* start *
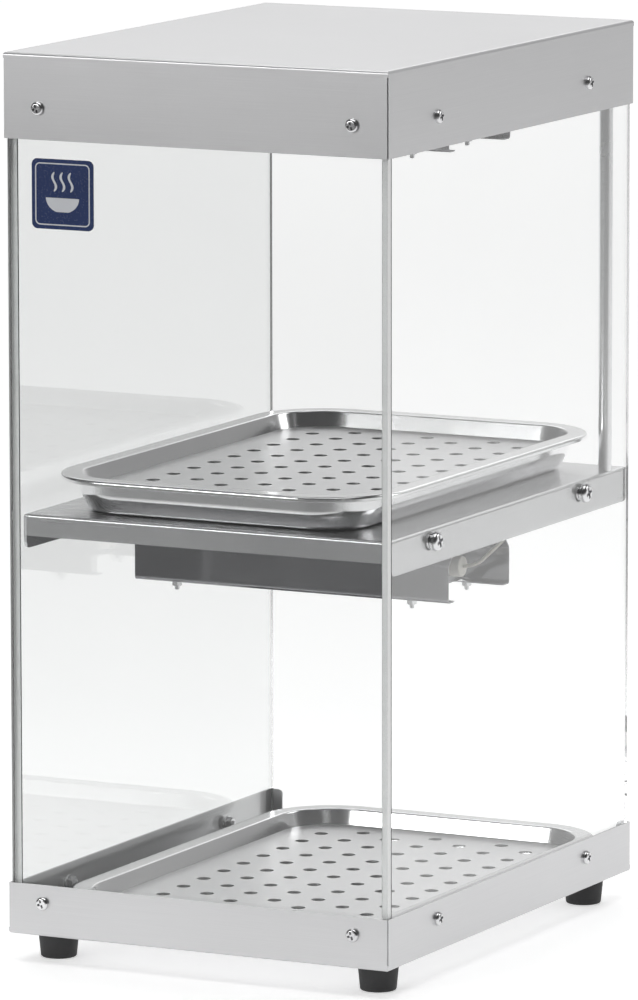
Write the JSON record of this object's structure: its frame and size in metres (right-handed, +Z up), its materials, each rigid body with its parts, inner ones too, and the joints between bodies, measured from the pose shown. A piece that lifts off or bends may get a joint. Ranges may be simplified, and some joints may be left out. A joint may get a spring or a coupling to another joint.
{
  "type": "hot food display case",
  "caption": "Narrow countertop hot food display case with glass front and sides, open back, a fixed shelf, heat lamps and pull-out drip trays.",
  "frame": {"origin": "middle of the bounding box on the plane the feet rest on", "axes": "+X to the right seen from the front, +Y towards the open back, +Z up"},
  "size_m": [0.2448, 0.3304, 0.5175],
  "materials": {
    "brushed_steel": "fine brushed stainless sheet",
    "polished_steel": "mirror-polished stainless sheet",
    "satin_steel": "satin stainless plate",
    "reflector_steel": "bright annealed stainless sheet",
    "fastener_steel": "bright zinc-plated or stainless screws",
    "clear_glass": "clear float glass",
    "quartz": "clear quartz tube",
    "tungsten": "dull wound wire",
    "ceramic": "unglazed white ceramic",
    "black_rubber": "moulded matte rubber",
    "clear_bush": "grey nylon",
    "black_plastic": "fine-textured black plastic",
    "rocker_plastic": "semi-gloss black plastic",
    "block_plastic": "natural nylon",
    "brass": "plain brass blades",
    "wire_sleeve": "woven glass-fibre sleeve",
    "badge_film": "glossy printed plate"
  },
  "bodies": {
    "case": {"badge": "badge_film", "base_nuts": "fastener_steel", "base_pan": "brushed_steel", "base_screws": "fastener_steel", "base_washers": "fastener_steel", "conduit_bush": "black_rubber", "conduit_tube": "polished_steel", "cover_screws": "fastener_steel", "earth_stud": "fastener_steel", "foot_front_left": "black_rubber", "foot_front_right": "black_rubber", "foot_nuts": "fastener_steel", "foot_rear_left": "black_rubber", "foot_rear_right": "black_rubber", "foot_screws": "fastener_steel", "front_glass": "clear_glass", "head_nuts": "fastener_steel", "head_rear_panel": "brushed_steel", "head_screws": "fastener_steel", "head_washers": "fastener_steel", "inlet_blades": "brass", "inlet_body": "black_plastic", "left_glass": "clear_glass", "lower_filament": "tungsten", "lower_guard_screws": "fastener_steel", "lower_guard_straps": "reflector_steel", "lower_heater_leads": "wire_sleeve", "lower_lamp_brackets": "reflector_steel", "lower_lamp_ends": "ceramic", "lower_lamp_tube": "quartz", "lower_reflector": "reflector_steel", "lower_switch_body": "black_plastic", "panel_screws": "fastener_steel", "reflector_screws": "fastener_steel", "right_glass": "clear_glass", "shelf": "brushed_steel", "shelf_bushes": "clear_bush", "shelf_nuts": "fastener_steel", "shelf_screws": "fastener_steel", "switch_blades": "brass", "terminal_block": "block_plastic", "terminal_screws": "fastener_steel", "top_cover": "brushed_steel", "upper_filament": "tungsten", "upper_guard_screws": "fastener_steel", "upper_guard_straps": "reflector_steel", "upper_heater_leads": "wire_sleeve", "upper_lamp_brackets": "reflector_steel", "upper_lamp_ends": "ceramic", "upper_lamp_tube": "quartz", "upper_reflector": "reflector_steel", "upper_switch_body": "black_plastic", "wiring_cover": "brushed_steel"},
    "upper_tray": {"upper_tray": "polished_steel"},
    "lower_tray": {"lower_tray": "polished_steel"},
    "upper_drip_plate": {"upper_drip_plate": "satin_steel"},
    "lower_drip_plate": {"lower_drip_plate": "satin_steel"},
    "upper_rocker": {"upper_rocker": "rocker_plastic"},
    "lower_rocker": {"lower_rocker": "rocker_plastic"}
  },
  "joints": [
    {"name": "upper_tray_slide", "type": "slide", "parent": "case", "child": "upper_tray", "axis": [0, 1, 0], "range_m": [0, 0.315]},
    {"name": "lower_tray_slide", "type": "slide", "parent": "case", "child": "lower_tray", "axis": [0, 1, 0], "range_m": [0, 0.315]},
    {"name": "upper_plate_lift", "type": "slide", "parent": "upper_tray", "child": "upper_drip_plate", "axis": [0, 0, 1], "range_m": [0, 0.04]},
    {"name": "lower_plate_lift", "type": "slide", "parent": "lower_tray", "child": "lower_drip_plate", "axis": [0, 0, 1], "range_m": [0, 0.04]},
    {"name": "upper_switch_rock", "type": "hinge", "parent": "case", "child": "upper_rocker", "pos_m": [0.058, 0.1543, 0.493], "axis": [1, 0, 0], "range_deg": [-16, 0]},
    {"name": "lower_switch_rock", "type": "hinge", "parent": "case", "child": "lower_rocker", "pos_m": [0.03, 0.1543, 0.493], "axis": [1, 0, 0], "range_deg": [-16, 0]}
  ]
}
* end *
* start *
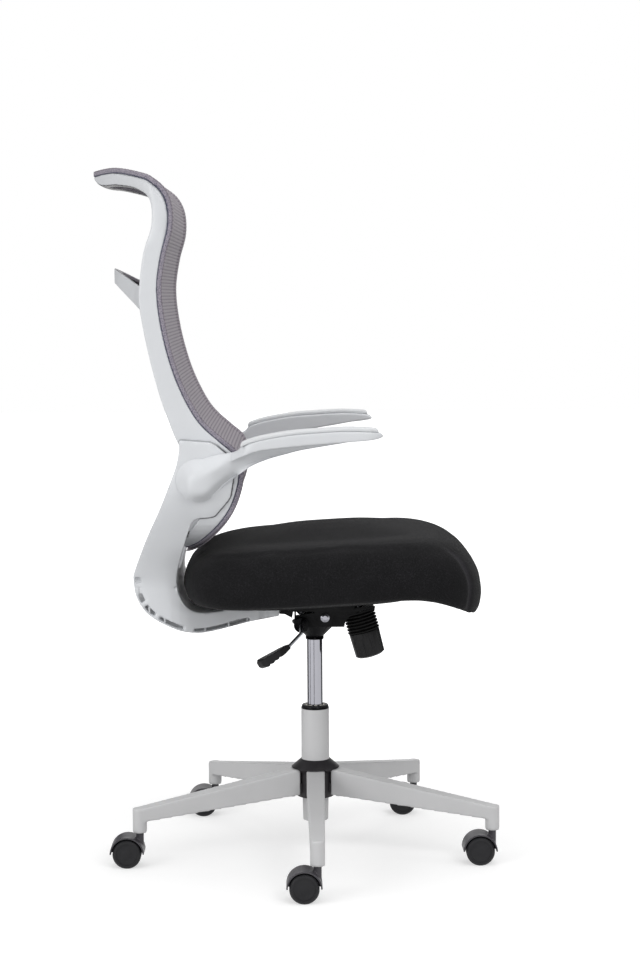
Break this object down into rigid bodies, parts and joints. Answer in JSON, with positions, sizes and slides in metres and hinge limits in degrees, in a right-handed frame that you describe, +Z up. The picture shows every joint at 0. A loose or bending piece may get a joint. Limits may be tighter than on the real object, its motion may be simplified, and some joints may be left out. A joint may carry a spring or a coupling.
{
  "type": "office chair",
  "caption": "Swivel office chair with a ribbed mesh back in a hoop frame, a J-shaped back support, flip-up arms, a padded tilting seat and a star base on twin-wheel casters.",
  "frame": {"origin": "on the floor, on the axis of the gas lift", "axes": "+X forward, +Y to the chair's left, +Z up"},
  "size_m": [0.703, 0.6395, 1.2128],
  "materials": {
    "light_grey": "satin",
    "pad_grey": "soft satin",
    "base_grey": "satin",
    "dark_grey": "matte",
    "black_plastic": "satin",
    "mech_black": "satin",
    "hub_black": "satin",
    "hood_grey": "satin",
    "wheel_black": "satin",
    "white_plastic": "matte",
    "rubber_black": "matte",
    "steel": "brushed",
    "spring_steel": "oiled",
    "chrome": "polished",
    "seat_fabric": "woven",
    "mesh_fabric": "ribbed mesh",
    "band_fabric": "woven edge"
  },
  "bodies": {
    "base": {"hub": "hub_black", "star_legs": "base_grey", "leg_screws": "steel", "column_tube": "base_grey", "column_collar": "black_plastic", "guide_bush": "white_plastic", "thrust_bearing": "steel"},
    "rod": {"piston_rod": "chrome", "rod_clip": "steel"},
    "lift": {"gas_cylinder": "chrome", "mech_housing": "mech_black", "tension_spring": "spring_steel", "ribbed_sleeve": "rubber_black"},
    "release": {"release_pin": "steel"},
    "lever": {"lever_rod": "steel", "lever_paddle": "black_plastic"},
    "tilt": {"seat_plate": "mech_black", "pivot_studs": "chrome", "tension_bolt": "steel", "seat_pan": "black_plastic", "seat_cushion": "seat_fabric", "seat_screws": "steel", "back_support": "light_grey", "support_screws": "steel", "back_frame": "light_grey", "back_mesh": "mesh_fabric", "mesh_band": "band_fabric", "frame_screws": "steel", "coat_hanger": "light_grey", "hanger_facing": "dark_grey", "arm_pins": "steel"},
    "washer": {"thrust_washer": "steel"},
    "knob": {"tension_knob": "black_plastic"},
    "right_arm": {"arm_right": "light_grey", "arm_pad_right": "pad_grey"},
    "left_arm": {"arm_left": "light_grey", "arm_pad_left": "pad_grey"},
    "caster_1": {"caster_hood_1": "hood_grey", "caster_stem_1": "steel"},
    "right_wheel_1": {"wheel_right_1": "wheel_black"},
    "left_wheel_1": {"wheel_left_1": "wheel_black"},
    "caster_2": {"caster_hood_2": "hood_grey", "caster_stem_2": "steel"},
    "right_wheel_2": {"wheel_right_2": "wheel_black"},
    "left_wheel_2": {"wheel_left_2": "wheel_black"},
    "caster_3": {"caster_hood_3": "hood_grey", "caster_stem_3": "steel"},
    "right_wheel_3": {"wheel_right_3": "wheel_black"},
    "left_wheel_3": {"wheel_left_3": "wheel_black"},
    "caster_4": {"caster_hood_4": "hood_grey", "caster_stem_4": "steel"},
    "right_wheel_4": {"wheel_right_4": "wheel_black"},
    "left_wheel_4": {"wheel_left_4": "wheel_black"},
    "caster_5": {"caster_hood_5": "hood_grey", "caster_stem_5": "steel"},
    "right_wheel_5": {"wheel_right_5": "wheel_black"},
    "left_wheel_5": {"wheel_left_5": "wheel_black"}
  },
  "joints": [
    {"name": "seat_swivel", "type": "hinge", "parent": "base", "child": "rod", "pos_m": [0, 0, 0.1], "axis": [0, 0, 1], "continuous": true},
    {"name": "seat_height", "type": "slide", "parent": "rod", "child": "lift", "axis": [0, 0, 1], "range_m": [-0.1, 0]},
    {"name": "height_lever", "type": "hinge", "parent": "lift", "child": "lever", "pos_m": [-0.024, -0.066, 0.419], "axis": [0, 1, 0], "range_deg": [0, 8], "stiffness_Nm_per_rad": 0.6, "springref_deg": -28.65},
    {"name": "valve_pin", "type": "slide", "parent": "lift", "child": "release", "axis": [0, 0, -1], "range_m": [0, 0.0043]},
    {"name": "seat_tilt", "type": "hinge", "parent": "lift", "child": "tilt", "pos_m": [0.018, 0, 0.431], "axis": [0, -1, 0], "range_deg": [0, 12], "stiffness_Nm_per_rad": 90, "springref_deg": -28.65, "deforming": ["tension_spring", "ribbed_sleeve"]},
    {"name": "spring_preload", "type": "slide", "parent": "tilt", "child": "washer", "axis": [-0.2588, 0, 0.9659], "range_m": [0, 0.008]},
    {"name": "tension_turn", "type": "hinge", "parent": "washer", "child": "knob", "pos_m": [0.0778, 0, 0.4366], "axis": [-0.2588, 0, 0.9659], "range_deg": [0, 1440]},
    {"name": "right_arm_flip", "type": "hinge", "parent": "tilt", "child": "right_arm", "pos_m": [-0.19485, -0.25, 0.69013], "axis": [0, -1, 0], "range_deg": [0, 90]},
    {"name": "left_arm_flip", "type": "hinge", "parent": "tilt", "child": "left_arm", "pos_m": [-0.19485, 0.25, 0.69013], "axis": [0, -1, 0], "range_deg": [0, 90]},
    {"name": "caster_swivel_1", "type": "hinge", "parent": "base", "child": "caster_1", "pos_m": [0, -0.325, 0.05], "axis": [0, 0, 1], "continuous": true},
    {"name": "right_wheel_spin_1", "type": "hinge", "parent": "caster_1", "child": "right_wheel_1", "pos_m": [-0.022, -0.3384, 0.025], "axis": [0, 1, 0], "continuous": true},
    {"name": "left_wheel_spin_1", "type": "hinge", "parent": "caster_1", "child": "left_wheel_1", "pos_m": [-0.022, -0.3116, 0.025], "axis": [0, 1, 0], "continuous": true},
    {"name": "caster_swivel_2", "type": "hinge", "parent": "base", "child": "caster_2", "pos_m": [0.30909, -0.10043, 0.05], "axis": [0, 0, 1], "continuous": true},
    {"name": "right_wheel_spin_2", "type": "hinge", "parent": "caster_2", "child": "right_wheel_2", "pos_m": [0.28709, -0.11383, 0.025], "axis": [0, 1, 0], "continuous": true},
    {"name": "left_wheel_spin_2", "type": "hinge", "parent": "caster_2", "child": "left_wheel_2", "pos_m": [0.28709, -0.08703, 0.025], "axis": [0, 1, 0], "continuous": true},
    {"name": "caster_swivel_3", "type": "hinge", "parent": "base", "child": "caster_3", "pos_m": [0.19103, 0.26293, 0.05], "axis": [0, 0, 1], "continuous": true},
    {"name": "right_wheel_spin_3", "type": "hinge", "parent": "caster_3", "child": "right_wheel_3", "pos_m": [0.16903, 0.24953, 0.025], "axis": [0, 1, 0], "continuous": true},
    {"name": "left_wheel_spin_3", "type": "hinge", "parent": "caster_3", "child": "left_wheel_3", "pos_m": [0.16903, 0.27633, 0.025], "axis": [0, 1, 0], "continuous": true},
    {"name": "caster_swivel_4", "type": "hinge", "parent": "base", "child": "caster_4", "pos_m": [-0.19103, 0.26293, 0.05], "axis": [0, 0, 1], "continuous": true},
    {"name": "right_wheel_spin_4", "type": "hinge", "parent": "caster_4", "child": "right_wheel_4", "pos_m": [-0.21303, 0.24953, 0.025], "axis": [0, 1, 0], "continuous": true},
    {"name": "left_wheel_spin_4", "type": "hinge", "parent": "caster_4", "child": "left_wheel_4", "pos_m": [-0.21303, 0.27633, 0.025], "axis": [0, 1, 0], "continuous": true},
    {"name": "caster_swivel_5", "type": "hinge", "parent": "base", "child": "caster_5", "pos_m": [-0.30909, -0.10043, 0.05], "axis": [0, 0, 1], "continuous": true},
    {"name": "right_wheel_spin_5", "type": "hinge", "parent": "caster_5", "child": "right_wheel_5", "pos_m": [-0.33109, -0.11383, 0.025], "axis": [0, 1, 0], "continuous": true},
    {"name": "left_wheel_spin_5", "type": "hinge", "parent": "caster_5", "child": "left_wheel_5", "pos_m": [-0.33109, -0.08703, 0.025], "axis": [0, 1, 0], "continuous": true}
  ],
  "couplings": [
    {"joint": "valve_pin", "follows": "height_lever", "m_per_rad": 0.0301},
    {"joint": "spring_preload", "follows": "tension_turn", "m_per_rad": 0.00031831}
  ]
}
* end *
What to do – From the listing, copy every line where the string "object" appears.

Correct result –
Write the JSON record of this object's structure: its frame and size in metres (right-handed, +Z up), its materials, each rigid body with its parts, inner ones too, and the joints between bodies, measured from the pose shown. A piece that lifts off or bends may get a joint. Ranges may be simplified, and some joints may be left out. A joint may get a spring or a coupling to another joint.
Break this object down into rigid bodies, parts and joints. Answer in JSON, with positions, sizes and slides in metres and hinge limits in degrees, in a right-handed frame that you describe, +Z up. The picture shows every joint at 0. A loose or bending piece may get a joint. Limits may be tighter than on the real object, its motion may be simplified, and some joints may be left out. A joint may carry a spring or a coupling.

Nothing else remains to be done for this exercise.